Official trade data shows that the value of passenger motor car imports rose by 12.7 percent year on year in the first nine months of 2025, reversing the weakness seen during periods of heightened FX volatility.
Passenger vehicle imports were valued at ₦1.01 trillion between January and September 2025, compared with ₦894.09 billion in the same period of 2024.
The ₦113.15 billion increase underscores a recovery driven largely by improved exchange rate conditions in the second half of the year.
A breakdown of the data shows that import activity remained subdued in the first half of 2025. In the first quarter, passenger vehicle imports declined year on year, indicating that dealers were still adjusting to earlier exchange rate disruptions and high landing costs.
The second quarter followed a similar trend, with import values remaining below the corresponding period of 2024 despite gradual improvements in FX liquidity.
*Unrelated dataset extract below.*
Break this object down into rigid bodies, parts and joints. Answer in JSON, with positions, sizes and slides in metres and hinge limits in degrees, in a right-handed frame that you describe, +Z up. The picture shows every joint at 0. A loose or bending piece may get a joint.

The recovery gained traction in the third quarter. Between July and September 2025, passenger vehicle imports surged sharply, more than offsetting the earlier declines and driving the overall nine-month growth.
The third quarter accounted for a significant share of total imports during the period, highlighting the impact of improved FX stability on trade activity.
Trade data shows that the United States remained Nigeria’s largest source of imported passenger vehicles, accounting for over 40 percent of total import value in the first nine months of 2025.
Imports from the US were largely dominated by used vehicles with larger engine capacities, reflecting sustained demand for second-hand cars in the domestic market. South Africa ranked a distant second, while the United Arab Emirates increased its share, particularly in the third quarter.
Analysts attribute the rebound primarily to improved conditions in the foreign exchange market. During the third quarter, the naira traded within a relatively narrow range, supported by stronger dollar inflows, improved FX liquidity, and sustained interventions by the Central Bank of Nigeria. External reserves also increased during the period, helping to anchor market confidence.
Market participants say the relative predictability of the exchange rate reduced pricing uncertainty and enabled importers to plan shipments more effectively. While vehicle prices remain elevated, the easing of FX volatility has improved cost management and reduced the risk associated with vehicle imports.
Industry sources also point to changes in customs valuation practices as a contributing factor. Recent adjustments to duty assessment methods, including the consideration of depreciation and vehicle condition, helped moderate clearance costs for used vehicles, providing relief to importers after a prolonged period of elevated duties.
Port operators and freight forwarding associations report increased vehicle traffic at major terminals in the second half of the year, confirming the rebound in import activity. Although volumes have not returned to earlier peak levels, the upward trend suggests that the market has moved past its weakest phase.
Looking ahead, analysts expect passenger vehicle imports to remain supported if FX stability is sustained. However, they caution that risks remain, including potential pressures from global oil price movements, seasonal import cycles, and broader macroeconomic conditions.
Despite these challenges, the 12.7 percent increase in passenger vehicle imports marks a clear turnaround for the sector. The data indicates that improved FX stability has played a central role in restoring importer confidence and stabilising trade flows in Nigeria’s vehicle market.